** begin **

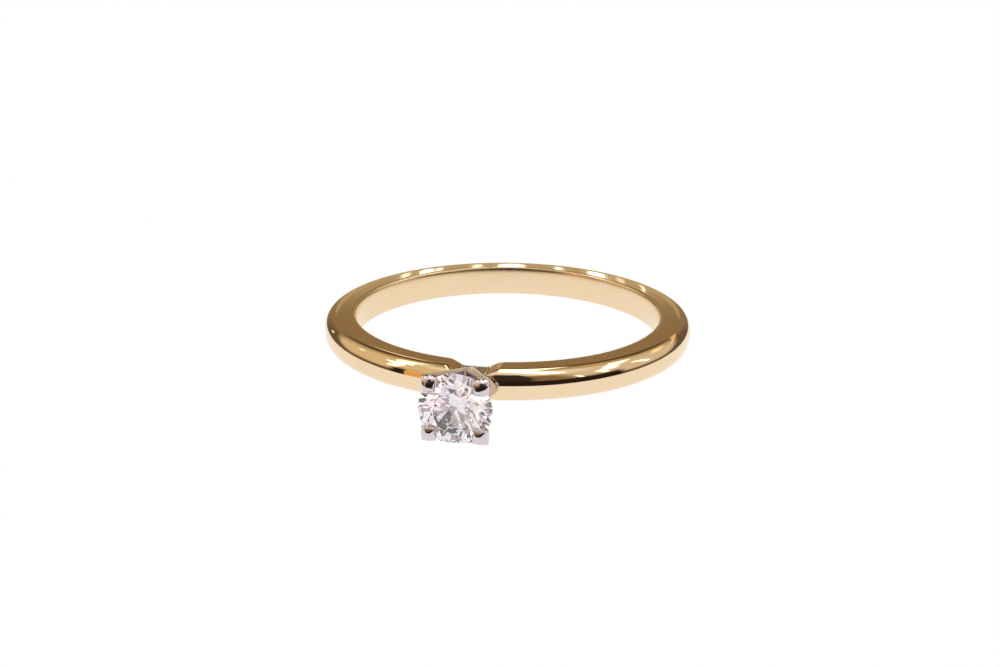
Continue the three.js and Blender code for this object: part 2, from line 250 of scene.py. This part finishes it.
def solder(name, colour):
    """Hard solder left as it flowed and lightly brushed: duller than the metal round it, with pits
    about 0.05 mm across."""
    material, tree = new_material(name)
    place = add(tree, "ShaderNodeTexCoord").outputs["Object"]
    pits = add(tree, "ShaderNodeTexNoise", {"Vector": place, "Scale": 1 / (0.05 * MM), "Detail": 2.0})
    skin = add(tree, "ShaderNodeBump", {"Height": pits.outputs[0], "Distance": 0.001 * MM, "Strength": 1.0})
    gloss = add(
        tree, "ShaderNodeMapRange", {"Value": pits.outputs[0], "To Min": 0.18, "To Max": 0.4}
    )
    metal = add(
        tree,
        "ShaderNodeBsdfPrincipled",
        {"Base Color": linear(colour), "Metallic": 1.0, "Roughness": gloss, "Normal": skin},
    )
    add(tree, "ShaderNodeOutputMaterial", {"Surface": metal})
    return material


def polished_diamond():
    """Polished diamond, near colourless: high refraction, flat mirror facets, and a trace of warm
    body colour that is stronger in places."""
    material, tree = new_material("polished_diamond")
    place = add(tree, "ShaderNodeTexCoord").outputs["Object"]
    zoning = add(tree, "ShaderNodeTexNoise", {"Vector": place, "Scale": 1 / (1.5 * MM), "Detail": 1.0})
    body = add(
        tree,
        "ShaderNodeMix",
        {"Factor": zoning.outputs[0], 6: linear("#fffdfc"), 7: linear("#f7efee")},
        data_type="RGBA",
    )
    glass = add(
        tree,
        "ShaderNodeBsdfPrincipled",
        {
            "Base Color": body.outputs[2],
            "Roughness": 0.0,
            "IOR": IOR_DIAMOND,
            "Transmission Weight": 1.0,
        },
    )
    add(tree, "ShaderNodeOutputMaterial", {"Surface": glass})
    return material


def bruted_girdle():
    """The stone's girdle, ground round and left unpolished: frosted, with grit marks of 0.03 mm."""
    material, tree = new_material("bruted_diamond_girdle")
    place = add(tree, "ShaderNodeTexCoord").outputs["Object"]
    grit = add(tree, "ShaderNodeTexNoise", {"Vector": place, "Scale": 1 / (0.03 * MM), "Detail": 2.0})
    skin = add(tree, "ShaderNodeBump", {"Height": grit.outputs[0], "Distance": 0.002 * MM, "Strength": 1.0})
    glass = add(
        tree,
        "ShaderNodeBsdfPrincipled",
        {
            "Base Color": linear("#f6ecee"),
            "Roughness": 0.35,
            "IOR": IOR_DIAMOND,
            "Transmission Weight": 1.0,
            "Normal": skin,
        },
    )
    add(tree, "ShaderNodeOutputMaterial", {"Surface": glass})
    return material


# ---------------------------------------------------------------- meshes

def object_of(name, mesh):
    """A new object in the scene that shows a mesh."""
    piece = bpy.data.objects.new(name, mesh)
    bpy.context.scene.collection.objects.link(piece)
    return piece


def evaluated_mesh(piece):
    """What the piece looks like with its modifiers, as a plain mesh. The piece itself is removed."""
    bpy.context.view_layer.update()
    graph = bpy.context.evaluated_depsgraph_get()
    mesh = bpy.data.meshes.new_from_object(piece.evaluated_get(graph), depsgraph=graph)
    bpy.data.objects.remove(piece)
    return mesh


def finished(name, mesh, material, replaces, sharp_angle=40):
    """Turns a mesh in millimetres into a finished piece that stands for its CAD nodes."""
    work = bmesh.new()
    work.from_mesh(mesh)
    bmesh.ops.remove_doubles(work, verts=work.verts, dist=1e-5)
    bmesh.ops.dissolve_degenerate(work, edges=work.edges, dist=1e-6)
    bmesh.ops.recalc_face_normals(work, faces=work.faces)
    work.to_mesh(mesh)
    work.free()
    mesh.transform(TO_METRES)
    if not mesh.materials:
        mesh.materials.append(material)
    else:
        mesh.materials[0] = material
    mesh.shade_smooth()
    mesh.set_sharp_from_angle(angle=math.radians(sharp_angle))
    piece = object_of(name, mesh)
    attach(piece, "root")
    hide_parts(*replaces)
    return piece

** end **

Required work | All of the data needs to be printed once more, exactly.

Solution |
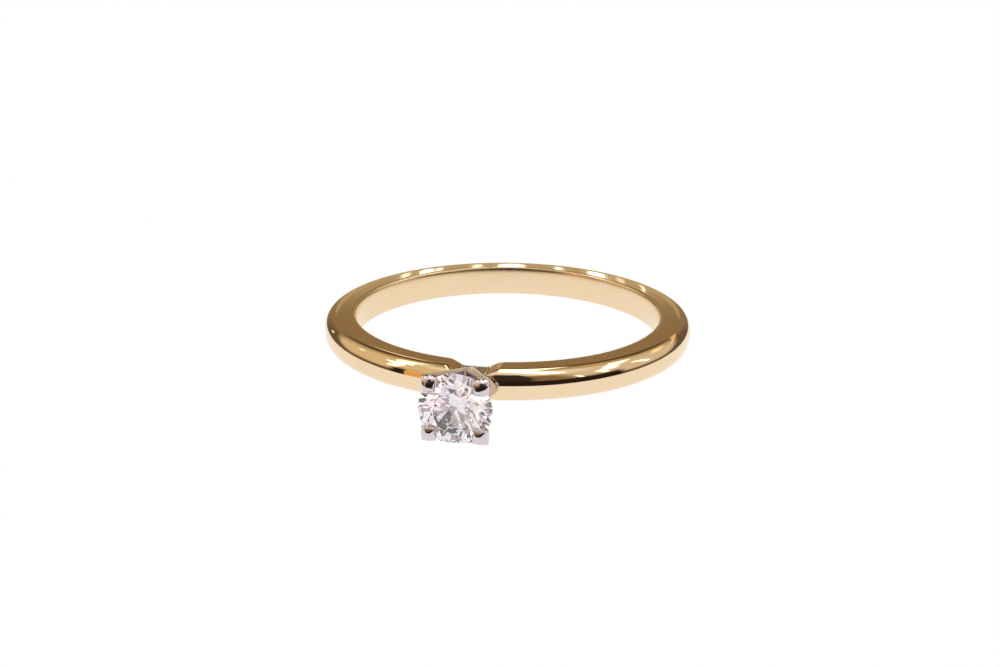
Continue the three.js and Blender code for this object: part 2, from line 250 of scene.py. This part finishes it.
def solder(name, colour):
    """Hard solder left as it flowed and lightly brushed: duller than the metal round it, with pits
    about 0.05 mm across."""
    material, tree = new_material(name)
    place = add(tree, "ShaderNodeTexCoord").outputs["Object"]
    pits = add(tree, "ShaderNodeTexNoise", {"Vector": place, "Scale": 1 / (0.05 * MM), "Detail": 2.0})
    skin = add(tree, "ShaderNodeBump", {"Height": pits.outputs[0], "Distance": 0.001 * MM, "Strength": 1.0})
    gloss = add(
        tree, "ShaderNodeMapRange", {"Value": pits.outputs[0], "To Min": 0.18, "To Max": 0.4}
    )
    metal = add(
        tree,
        "ShaderNodeBsdfPrincipled",
        {"Base Color": linear(colour), "Metallic": 1.0, "Roughness": gloss, "Normal": skin},
    )
    add(tree, "ShaderNodeOutputMaterial", {"Surface": metal})
    return material


def polished_diamond():
    """Polished diamond, near colourless: high refraction, flat mirror facets, and a trace of warm
    body colour that is stronger in places."""
    material, tree = new_material("polished_diamond")
    place = add(tree, "ShaderNodeTexCoord").outputs["Object"]
    zoning = add(tree, "ShaderNodeTexNoise", {"Vector": place, "Scale": 1 / (1.5 * MM), "Detail": 1.0})
    body = add(
        tree,
        "ShaderNodeMix",
        {"Factor": zoning.outputs[0], 6: linear("#fffdfc"), 7: linear("#f7efee")},
        data_type="RGBA",
    )
    glass = add(
        tree,
        "ShaderNodeBsdfPrincipled",
        {
            "Base Color": body.outputs[2],
            "Roughness": 0.0,
            "IOR": IOR_DIAMOND,
            "Transmission Weight": 1.0,
        },
    )
    add(tree, "ShaderNodeOutputMaterial", {"Surface": glass})
    return material


def bruted_girdle():
    """The stone's girdle, ground round and left unpolished: frosted, with grit marks of 0.03 mm."""
    material, tree = new_material("bruted_diamond_girdle")
    place = add(tree, "ShaderNodeTexCoord").outputs["Object"]
    grit = add(tree, "ShaderNodeTexNoise", {"Vector": place, "Scale": 1 / (0.03 * MM), "Detail": 2.0})
    skin = add(tree, "ShaderNodeBump", {"Height": grit.outputs[0], "Distance": 0.002 * MM, "Strength": 1.0})
    glass = add(
        tree,
        "ShaderNodeBsdfPrincipled",
        {
            "Base Color": linear("#f6ecee"),
            "Roughness": 0.35,
            "IOR": IOR_DIAMOND,
            "Transmission Weight": 1.0,
            "Normal": skin,
        },
    )
    add(tree, "ShaderNodeOutputMaterial", {"Surface": glass})
    return material


# ---------------------------------------------------------------- meshes

def object_of(name, mesh):
    """A new object in the scene that shows a mesh."""
    piece = bpy.data.objects.new(name, mesh)
    bpy.context.scene.collection.objects.link(piece)
    return piece


def evaluated_mesh(piece):
    """What the piece looks like with its modifiers, as a plain mesh. The piece itself is removed."""
    bpy.context.view_layer.update()
    graph = bpy.context.evaluated_depsgraph_get()
    mesh = bpy.data.meshes.new_from_object(piece.evaluated_get(graph), depsgraph=graph)
    bpy.data.objects.remove(piece)
    return mesh


def finished(name, mesh, material, replaces, sharp_angle=40):
    """Turns a mesh in millimetres into a finished piece that stands for its CAD nodes."""
    work = bmesh.new()
    work.from_mesh(mesh)
    bmesh.ops.remove_doubles(work, verts=work.verts, dist=1e-5)
    bmesh.ops.dissolve_degenerate(work, edges=work.edges, dist=1e-6)
    bmesh.ops.recalc_face_normals(work, faces=work.faces)
    work.to_mesh(mesh)
    work.free()
    mesh.transform(TO_METRES)
    if not mesh.materials:
        mesh.materials.append(material)
    else:
        mesh.materials[0] = material
    mesh.shade_smooth()
    mesh.set_sharp_from_angle(angle=math.radians(sharp_angle))
    piece = object_of(name, mesh)
    attach(piece, "root")
    hide_parts(*replaces)
    return piece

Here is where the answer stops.